• [Description of the task]: Write out each entry, exactly the way it appears.

--- --- ---

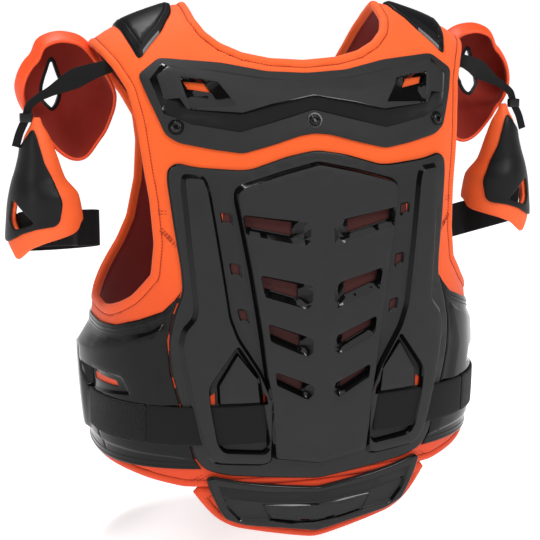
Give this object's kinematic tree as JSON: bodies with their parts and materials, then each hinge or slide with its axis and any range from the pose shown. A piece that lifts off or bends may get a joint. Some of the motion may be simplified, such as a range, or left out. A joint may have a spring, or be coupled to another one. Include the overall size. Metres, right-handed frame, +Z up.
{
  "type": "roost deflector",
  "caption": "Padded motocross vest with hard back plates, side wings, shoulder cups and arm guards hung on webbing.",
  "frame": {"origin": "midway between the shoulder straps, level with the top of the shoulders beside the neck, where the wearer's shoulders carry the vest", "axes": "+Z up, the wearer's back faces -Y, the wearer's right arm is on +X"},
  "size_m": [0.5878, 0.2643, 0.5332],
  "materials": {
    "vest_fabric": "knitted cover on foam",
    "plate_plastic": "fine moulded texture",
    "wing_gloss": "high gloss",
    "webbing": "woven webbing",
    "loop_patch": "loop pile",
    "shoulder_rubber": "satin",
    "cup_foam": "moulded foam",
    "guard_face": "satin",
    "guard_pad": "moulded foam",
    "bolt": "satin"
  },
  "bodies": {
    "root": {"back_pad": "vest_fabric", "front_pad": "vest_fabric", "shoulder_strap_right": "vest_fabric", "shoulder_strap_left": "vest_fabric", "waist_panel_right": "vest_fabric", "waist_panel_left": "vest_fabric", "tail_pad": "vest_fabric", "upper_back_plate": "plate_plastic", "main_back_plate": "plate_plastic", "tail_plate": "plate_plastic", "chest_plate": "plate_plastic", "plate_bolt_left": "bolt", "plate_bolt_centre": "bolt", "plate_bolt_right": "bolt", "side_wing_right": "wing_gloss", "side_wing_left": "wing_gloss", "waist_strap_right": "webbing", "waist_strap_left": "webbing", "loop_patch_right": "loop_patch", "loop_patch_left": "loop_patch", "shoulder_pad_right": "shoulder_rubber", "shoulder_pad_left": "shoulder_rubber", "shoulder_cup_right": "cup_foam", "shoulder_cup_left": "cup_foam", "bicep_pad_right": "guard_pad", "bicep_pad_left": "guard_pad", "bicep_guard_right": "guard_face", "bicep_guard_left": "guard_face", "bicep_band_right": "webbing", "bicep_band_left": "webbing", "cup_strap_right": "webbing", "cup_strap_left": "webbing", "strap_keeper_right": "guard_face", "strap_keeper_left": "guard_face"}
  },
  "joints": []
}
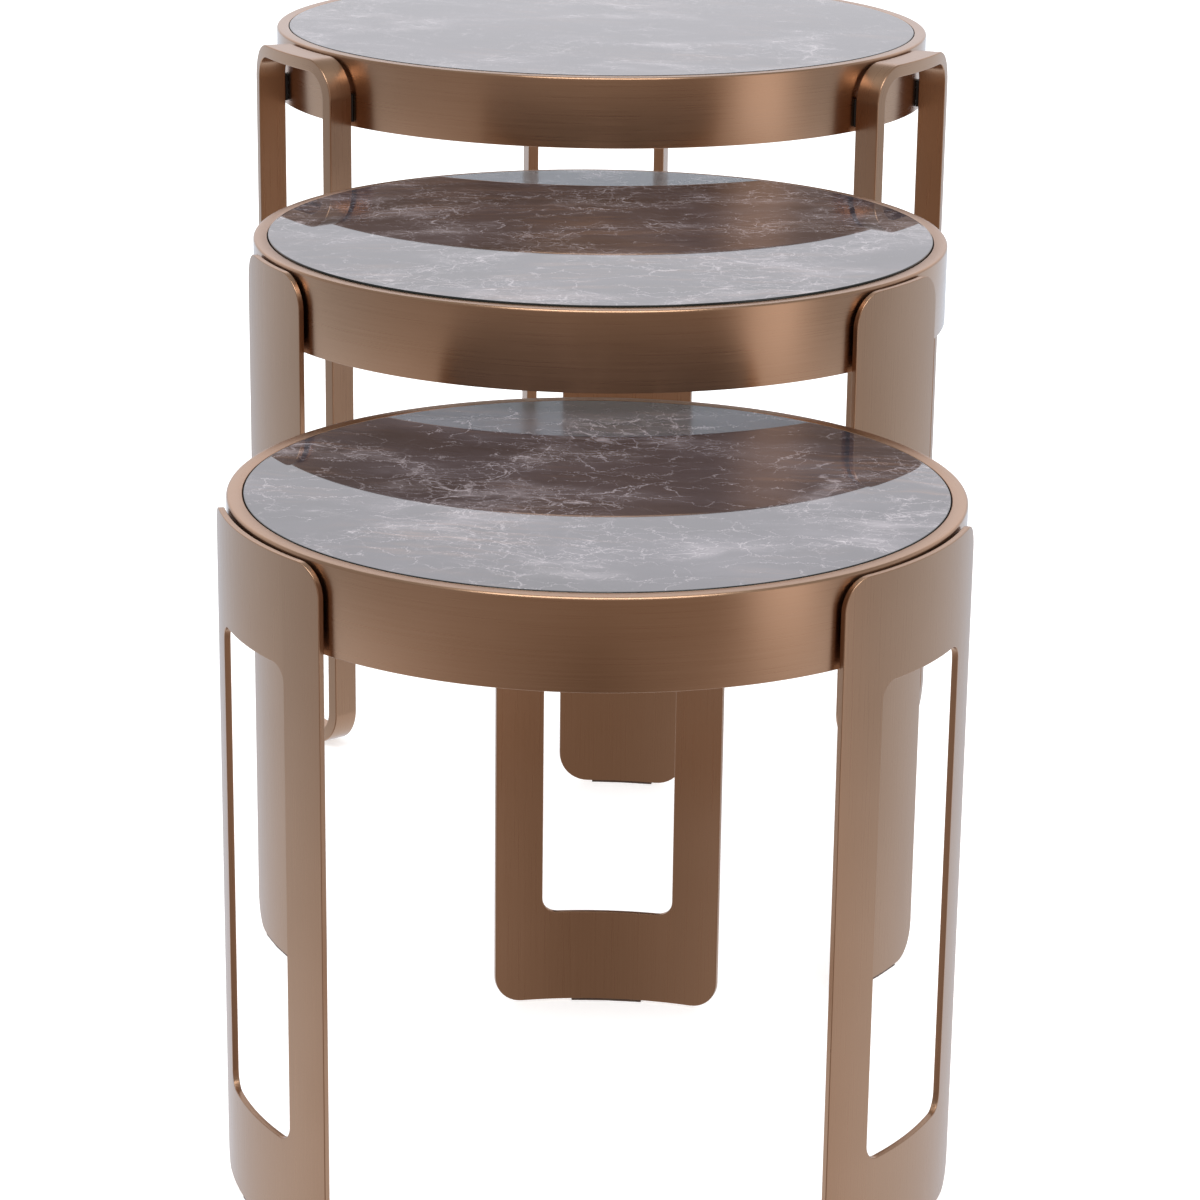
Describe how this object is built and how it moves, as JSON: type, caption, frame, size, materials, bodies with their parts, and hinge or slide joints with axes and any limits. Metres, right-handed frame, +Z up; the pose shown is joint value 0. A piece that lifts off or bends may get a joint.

--- --- ---

• [Task result]:
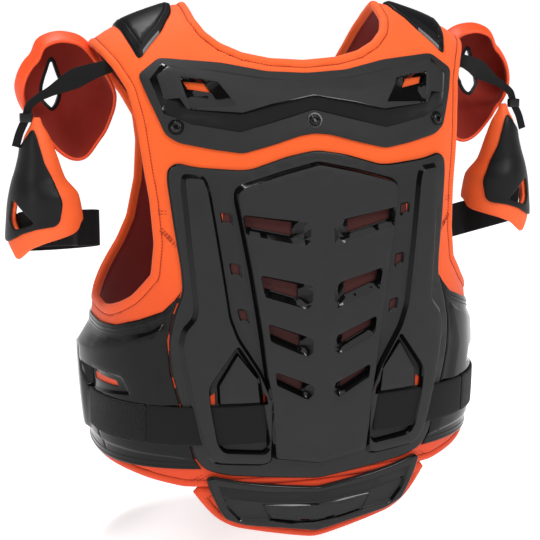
Give this object's kinematic tree as JSON: bodies with their parts and materials, then each hinge or slide with its axis and any range from the pose shown. A piece that lifts off or bends may get a joint. Some of the motion may be simplified, such as a range, or left out. A joint may have a spring, or be coupled to another one. Include the overall size. Metres, right-handed frame, +Z up.
{
  "type": "roost deflector",
  "caption": "Padded motocross vest with hard back plates, side wings, shoulder cups and arm guards hung on webbing.",
  "frame": {"origin": "midway between the shoulder straps, level with the top of the shoulders beside the neck, where the wearer's shoulders carry the vest", "axes": "+Z up, the wearer's back faces -Y, the wearer's right arm is on +X"},
  "size_m": [0.5878, 0.2643, 0.5332],
  "materials": {
    "vest_fabric": "knitted cover on foam",
    "plate_plastic": "fine moulded texture",
    "wing_gloss": "high gloss",
    "webbing": "woven webbing",
    "loop_patch": "loop pile",
    "shoulder_rubber": "satin",
    "cup_foam": "moulded foam",
    "guard_face": "satin",
    "guard_pad": "moulded foam",
    "bolt": "satin"
  },
  "bodies": {
    "root": {"back_pad": "vest_fabric", "front_pad": "vest_fabric", "shoulder_strap_right": "vest_fabric", "shoulder_strap_left": "vest_fabric", "waist_panel_right": "vest_fabric", "waist_panel_left": "vest_fabric", "tail_pad": "vest_fabric", "upper_back_plate": "plate_plastic", "main_back_plate": "plate_plastic", "tail_plate": "plate_plastic", "chest_plate": "plate_plastic", "plate_bolt_left": "bolt", "plate_bolt_centre": "bolt", "plate_bolt_right": "bolt", "side_wing_right": "wing_gloss", "side_wing_left": "wing_gloss", "waist_strap_right": "webbing", "waist_strap_left": "webbing", "loop_patch_right": "loop_patch", "loop_patch_left": "loop_patch", "shoulder_pad_right": "shoulder_rubber", "shoulder_pad_left": "shoulder_rubber", "shoulder_cup_right": "cup_foam", "shoulder_cup_left": "cup_foam", "bicep_pad_right": "guard_pad", "bicep_pad_left": "guard_pad", "bicep_guard_right": "guard_face", "bicep_guard_left": "guard_face", "bicep_band_right": "webbing", "bicep_band_left": "webbing", "cup_strap_right": "webbing", "cup_strap_left": "webbing", "strap_keeper_right": "guard_face", "strap_keeper_left": "guard_face"}
  },
  "joints": []
}
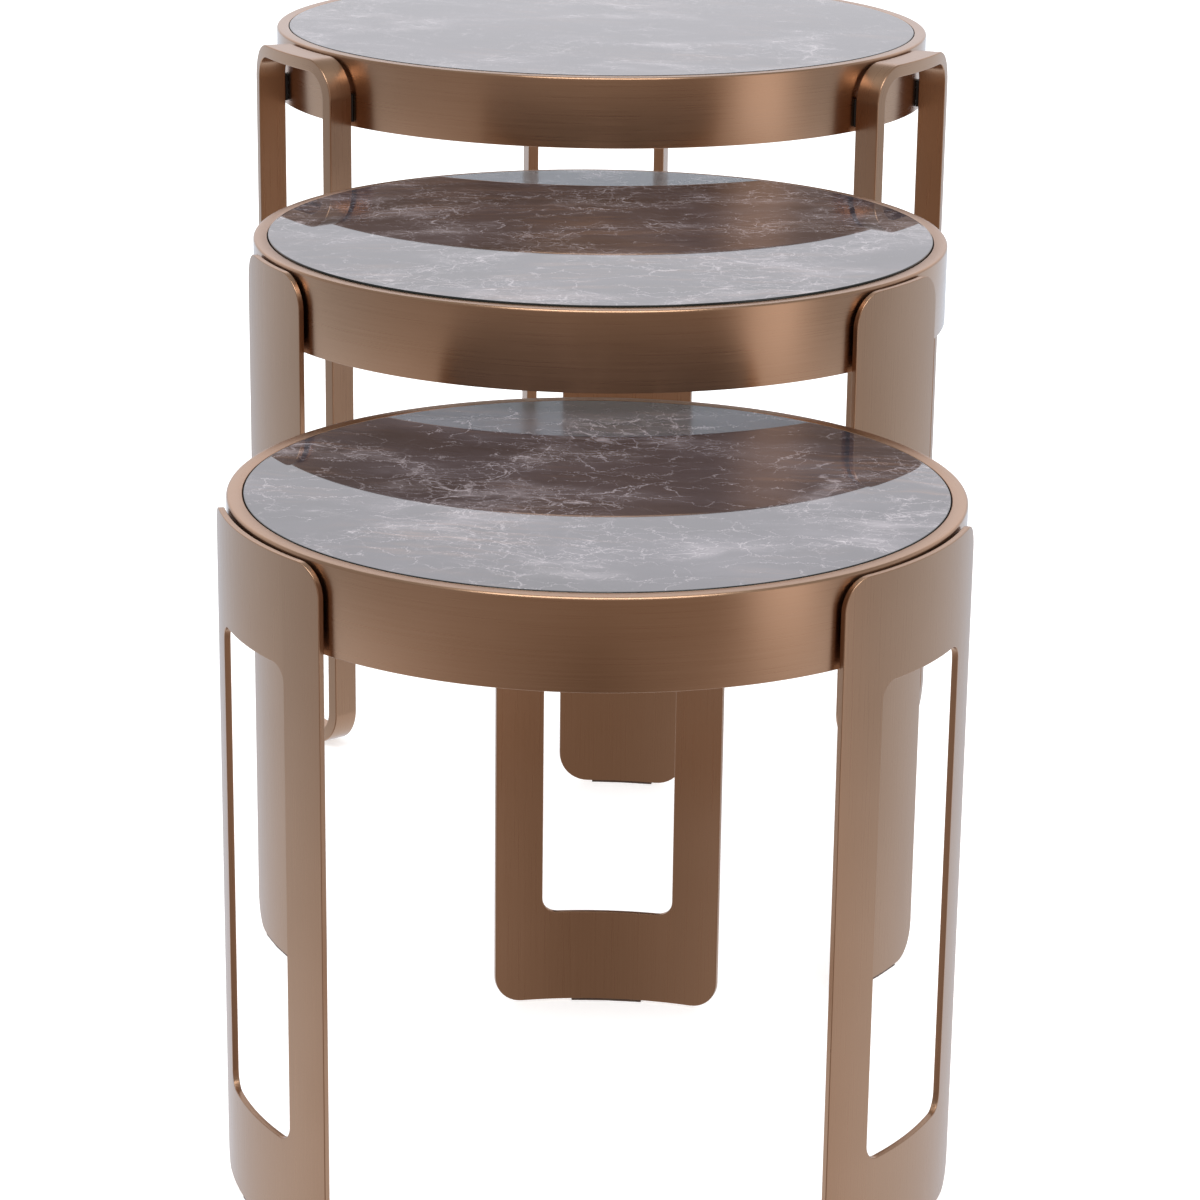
Describe how this object is built and how it moves, as JSON: type, caption, frame, size, materials, bodies with their parts, and hinge or slide joints with axes and any limits. Metres, right-handed frame, +Z up; the pose shown is joint value 0. A piece that lifts off or bends may get a joint.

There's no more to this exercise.